While I'm here, since I went back to listen (Oyez.com), including the bench statements, at least Alito focused on how it's appropriate for Congress to favor one type of marriage. Scalia's usual scorn at how the majority were horrible activists for deciding the merits alone a bit hard to take -- apparently, it would be better for the Administration to put forth a half-hearted defense or put off deciding the question until a better case would come along. Administration decided to let the courts decide a legal question. Shocker! Didn't pay the 300K. There was a controversy.*
The other part was the b.s. about how terrible it was to disparage Congress and the President for passing DOMA. The law did harm gays and lesbians. Scalia et. al. thinks Congress has the power to legislate morals that way. Have the courage to simply state that here. If we told Scalia his marriage to his wife wasn't really "marriage" and she couldn't be given any benefits arising out of it since Italians can't get "married," would he not think they would be demeaned? It's simple b.s. to argue "uniformity" was the reason, when ONE type of marriage was singled out there while other types not found in each state were not.

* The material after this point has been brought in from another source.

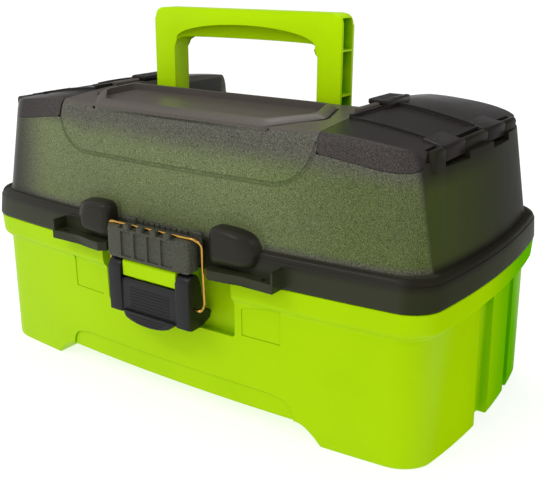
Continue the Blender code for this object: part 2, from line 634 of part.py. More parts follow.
def make_bail(parts, look):
    """The wire: both ends turn in into the lever, the top bar lies on the catch block."""
    y, z = BAIL_AXIS
    half, back, bar_y = BAIL_HALF, -0.1165, -0.1256
    bar_z = WIRE_LEDGE + GAP + WIRE_RADIUS
    right = [(0.0345, y, z), (half, y, z), (half, back, z + 0.0015), (half, back, 0.1285),
             (half - 0.0004, -0.1205, 0.1345), (half - 0.0012, bar_y, bar_z),
             (half - 0.0080, bar_y, bar_z)]
    route = [(-x, b, c) for x, b, c in right] + list(reversed(right))
    route = rounded_route(route, 0.0024, 3)
    curve = bpy.data.curves.new("bail_wire", "CURVE")
    curve.dimensions = "3D"
    curve.bevel_depth = WIRE_RADIUS
    curve.bevel_resolution = 2
    curve.use_fill_caps = True
    spline = curve.splines.new("POLY")
    spline.points.add(len(route) - 1)
    for knot, point in zip(spline.points, route):
        knot.co = (*(point - Vector((0.0, y, z))), 1.0)
    wire = bpy.data.objects.new("bail_wire", curve)
    wire.location = Vector((0.0, y, z)) + SHIFT
    curve.materials.append(look)
    parts.objects.link(wire)


# ---- pins, trays and arms ----
def make_rod(parts, look, name, radius, start, end):
    add_object(name, cylinder(radius, start, end, 12), parts, start, look)


def make_rods(parts, steel):
    y, z = LEVER_AXIS
    make_rod(parts, steel, "lever_pin", LEVER_PIN, (-0.0363, y, z), (0.0363, y, z))
    for side, name in ((-1, "left"), (1, "right")):
        make_rod(parts, steel, f"hinge_pin_{name}", PIN_RADIUS,
                 *along_x(side, HINGE_X - 0.017, HINGE_X + 0.017, HINGE_Y, HINGE_Z))
        make_rod(parts, steel, f"handle_pin_{name}", HANDLE_PIN,
                 *along_x(side, 0.0598, 0.0920, *HANDLE_AXIS))
        door_x, door_z = DOOR_AXIS
        make_rod(parts, steel, f"door_pin_{name}", PIN_RADIUS,
                 (side * door_x, LUGS[0][0] + GAP, door_z), (side * door_x, LUGS[-1][1] - GAP, door_z))


def tray_bays(y0, y1, columns):
    """Two rows of bays across the tray's length, the front row cut finer."""
    middle = y0 + (y1 - y0) * 0.46
    rows = ((y0 + TRAY_WALL, middle - TRAY_WALL / 2, columns),
            (middle + TRAY_WALL / 2, y1 - TRAY_WALL, columns // 2))
    low, high = -TRAY_HALF + TRAY_WALL, TRAY_HALF - TRAY_WALL
    for row, (b0, b1, count) in enumerate(rows):
        width = (high - low - TRAY_WALL * (count - 1)) / count
        for i in range(count):
            x0 = low + i * (width + TRAY_WALL)
            yield f"{row}{i}", x0, x0 + width, b0, b1


def make_tray(parts, tools, look, name, extent, columns, offset):
    y0, y1, z0, z1 = extent
    pivot = (0.0, ARM_PIVOTS["rear"] + offset[0], ARM_PIVOT_Z + offset[1])
    body = add_object(f"{name}_tray", box((-TRAY_HALF, y0, z0), (TRAY_HALF, y1, z1)), parts,
                      pivot, look)
    bevel(body, 0.0020, 2)
    for tag, x0, x1, b0, b1 in tray_bays(y0, y1, columns):
        bay = add_object(f"{name}_bay_{tag}", box((x0, b0, z0 + TRAY_WALL), (x1, b1, z1 + 0.01)),
                         tools)
        bevel(bay, 0.002, 1)
        boolean(body, bay)
    for side, end in ((-1, "left"), (1, "right")):
        for row, y in ARM_PIVOTS.items():
            stud = cylinder(STUD_RADIUS, *along_x(side, TRAY_HALF - 0.001, ARM_X + ARM_THICK + 0.002,
                                                  y + offset[0], ARM_PIVOT_Z + offset[1]), 12)
            boolean(body, add_object(f"{name}_stud_{row}_{end}", stud, tools), "UNION")


def make_divider(parts, look, name, extent, x, b0, b1):
    """A loose divider that stands in one rear bay."""
    plate = box((x - 0.0008, b0 + GAP, extent[2] + TRAY_WALL + 0.0022),
                (x + 0.0008, b1 - GAP, extent[3] - 0.003))
    add_object(name, plate, parts, look=look)


def make_arm(parts, tools, look, row, side, name):
    """A cranked arm from the tub's stud to the lower and upper tray studs."""
    y, z = ARM_PIVOTS[row], ARM_PIVOT_Z
    stops = [(y, z), (y + TO_LOWER[0], z + TO_LOWER[1]), (y + TO_UPPER[0], z + TO_UPPER[1])]
    x0, x1 = span(side, ARM_X + GAP, ARM_X + ARM_THICK - GAP)
    arm = None
    width = 0.0060
    for i, (a, b) in enumerate(zip(stops, stops[1:])):
        way = math.degrees(math.atan2(b[1] - a[1], b[0] - a[0]))
        link = arc(a, width, way + 90, way + 270, 6) + arc(b, width, way - 90, way + 90, 6)
        if i == 0:
            arm = add_object(f"arm_{row}_{name}", slab(link, "X", x0, x1), parts,
                             (x0, y, z), look)
        else:
            lower_link = add_object(f"arm_link_{row}_{name}", slab(link, "X", x0, x1), tools)
            boolean(arm, lower_link, "UNION")
    for i, (b, c) in enumerate(stops):
        bore = cylinder(STUD_RADIUS + GAP, *along_x(side, 0.17, 0.2, b, c), 12)
        boolean(arm, add_object(f"arm_bore_{i}_{row}_{name}", bore, tools))


def ring(side, inner, outer, y, z, radius, hole):
    """A washer-like push-on clip around a stud, as a turned profile."""
    form = bmesh.new()
    low, high = span(side, inner, outer)
    corners = ((radius, low), (radius, high), (hole, high), (hole, low))
    verts = [form.verts.new((x, y + r, z)) for r, x in corners]
    edges = [form.edges.new((verts[i], verts[(i + 1) % 4])) for i in range(4)]
    bmesh.ops.spin(form, geom=verts + edges, cent=(0.0, y, z), axis=(1.0, 0.0, 0.0),
                   angle=math.tau, steps=12, use_merge=True)
    bmesh.ops.remove_doubles(form, verts=form.verts, dist=1e-6)
    return mesh_from(form)


def make_clips(parts, look):
    """Push-on clips that keep the arms on their studs."""
    for side, name in ((-1, "left"), (1, "right")):
        for row, y in ARM_PIVOTS.items():
            for part, (dy, dz), inner in (("tub", (0.0, 0.0), ARM_X - 0.0017),
                                          ("lower", TO_LOWER, ARM_X + ARM_THICK),
                                          ("upper", TO_UPPER, ARM_X + ARM_THICK)):
                mesh = ring(side, inner, inner + 0.0014, y + dy, ARM_PIVOT_Z + dz, 0.0052,
                            STUD_RADIUS + GAP)
                add_object(f"clip_{part}_{row}_{name}", mesh, parts, look=look)


def main():
    clear_scene()
    parts = new_collection(COLLECTION)
    tools = new_collection("cutters")
    lime = material("lime_plastic", (0.42, 0.72, 0.01), 0.38)
    smoke = material("smoke_plastic", (0.055, 0.055, 0.045), 0.42, transmission=0.25)
    dark = material("dark_smoke_plastic", (0.045, 0.040, 0.038), 0.45)
    black = material("black_plastic", (0.012, 0.012, 0.013), 0.40)
    brass = material("brass_wire", (0.78, 0.55, 0.22), 0.25, metallic=1.0)
    steel = material("steel", (0.55, 0.56, 0.57), 0.35, metallic=1.0)
    clear_grey = material("divider_plastic", (0.30, 0.32, 0.28), 0.35)

    make_tub(parts, tools, lime)
    make_lid(parts, tools, smoke)
    add_object("roof_lining", roof_form(0.003), tools)
    for side, name in ((-1, "left"), (1, "right")):
        make_door(parts, tools, dark, side, name)
    make_handle(parts, tools, lime)
    make_block(parts, tools, smoke)
    make_lever(parts, tools, black)
    make_bail(parts, brass)
    make_rods(parts, steel)
    make_tray(parts, tools, lime, "lower", LOWER_TRAY, LOWER_COLUMNS, TO_LOWER)
    make_tray(parts, tools, lime, "upper", UPPER_TRAY, UPPER_COLUMNS, TO_UPPER)
    for side, name in ((-1, "left"), (1, "right")):
        for row in ARM_PIVOTS:
            make_arm(parts, tools, steel, row, side, name)
    make_clips(parts, steel)
    for extent, columns, label in ((LOWER_TRAY, LOWER_COLUMNS, "lower"),
                                   (UPPER_TRAY, UPPER_COLUMNS, "upper")):
        rear = [bay for bay in tray_bays(extent[0], extent[1], columns) if bay[0][0] == "1"]
        for end, (_, x0, x1, b0, b1) in (("left", rear[0]), ("right", rear[-1])):
            make_divider(parts, clear_grey, f"divider_{label}_{end}", extent, (x0 + x1) / 2, b0, b1)


main()
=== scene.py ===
"""Fishing tackle box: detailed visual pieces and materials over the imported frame."""

import json
import math

import bmesh
import bpy
from mathutils import Matrix, Vector

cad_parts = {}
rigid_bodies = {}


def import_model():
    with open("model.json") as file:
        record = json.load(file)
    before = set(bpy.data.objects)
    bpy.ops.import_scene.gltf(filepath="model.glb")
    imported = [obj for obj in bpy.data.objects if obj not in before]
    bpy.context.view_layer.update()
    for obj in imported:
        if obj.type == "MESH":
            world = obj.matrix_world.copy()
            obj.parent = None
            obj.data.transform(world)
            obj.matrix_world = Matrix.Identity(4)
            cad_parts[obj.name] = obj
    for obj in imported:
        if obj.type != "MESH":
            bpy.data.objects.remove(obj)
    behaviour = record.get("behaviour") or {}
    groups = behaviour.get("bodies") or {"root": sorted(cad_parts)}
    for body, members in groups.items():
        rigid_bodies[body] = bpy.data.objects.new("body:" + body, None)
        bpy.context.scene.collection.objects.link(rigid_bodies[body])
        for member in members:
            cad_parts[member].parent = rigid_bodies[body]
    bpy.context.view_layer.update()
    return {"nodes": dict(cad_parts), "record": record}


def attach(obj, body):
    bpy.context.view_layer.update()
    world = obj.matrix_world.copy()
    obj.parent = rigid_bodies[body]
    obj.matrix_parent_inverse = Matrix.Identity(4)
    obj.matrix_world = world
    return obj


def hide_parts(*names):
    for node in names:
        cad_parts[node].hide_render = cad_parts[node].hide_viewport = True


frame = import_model()

# ---- sizes shared with the frame (metres, box coordinates; SHIFT moves them to the frame) ----
SHIFT = Vector((0.0, 0.0037, 0.0))
CORNER, BOW_FRONT, BOW_END = 0.0195, 0.0108, 0.0094      # front corners' radius, and the sides' bows
REAR_CORNERS = ((0.130, 0.022), (0.1365, 0.027), (0.206, 0.035))        # (height, plan radius)
GAP, WALL, SKIN = 0.0003, 0.0025, 0.0016
SIDES = ((-1, "left"), (1, "right"))

# the shells, as (height, half length, half depth) going up
TUB_OUT = (
    (0.0, 0.1985, 0.1055), (0.0, 0.2030, 0.1100), (0.0930, 0.2005, 0.1120),
    (0.0965, 0.2053, 0.1155), (0.1117, 0.2060, 0.1162), (0.1117, 0.2048, 0.1150))
TUB_IN = ((0.0172, 0.1950, 0.1020), (0.0172, 0.2000, 0.1070), (0.094, 0.1980, 0.1095),
          (0.099, 0.2025, 0.1127), (0.1220, 0.2030, 0.1133))
TUB_WALL = (*TUB_OUT[1:5], (0.2, *TUB_OUT[4][1:]))
WALL_TOP = ((0.2000, 0.1905, 0.1030), (0.2060, 0.1893, 0.1020), (0.2105, 0.1874, 0.1002),
            (0.2250, 0.1750, 0.0880))
LID_OUT = (
    (0.1120, 0.2040, 0.1142), (0.1120, 0.2065, 0.11675), (0.1288, 0.2054, 0.1152),
    (0.1290, 0.2048, 0.1146), (0.1296, 0.2050, 0.1148), (0.1325, 0.2042, 0.1139),
    (0.1339, 0.2016, 0.1114), (0.1334, 0.1992, 0.1091), *WALL_TOP)
LID_IN = ((0.1020, 0.2032, 0.1135), (0.1265, 0.2022, 0.1120), (0.1325, 0.1966, 0.1065),
          (0.1880, 0.1888, 0.1012), (0.1905, 0.1860, 0.0985))
WALL_SKIN = ((0.16, 0.1957, 0.1066), *WALL_TOP)
# the cambered roof, as (distance from the middle, ridge height, fall to the edge)
ROOF = ((0.0, 0.2185, 0.0065), (0.118, 0.2185, 0.0065), (0.140, 0.2160, 0.0055),
        (0.162, 0.2120, 0.0040), (0.183, 0.2072, 0.0015), (0.206, 0.2010, 0.0005))
ROOF_EDGE = 0.104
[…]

* Scalia noted during oral argument that back in his day that they didn't avoid defending statutes like this except if executive power was at stake or if there was no rational grounds. The Administration actually argued the latter though various people didn't believe it. I think rightly so. Another person in the know defends him here. Matter was disputed, but at worst, there were respectful arguments both ways. And, given the range of ways DOMA also affects the executive department (e.g., the spouses of same sex couples, even after the end of "Don't Ask, Don't Tell," in the military), the second criteria to me is present.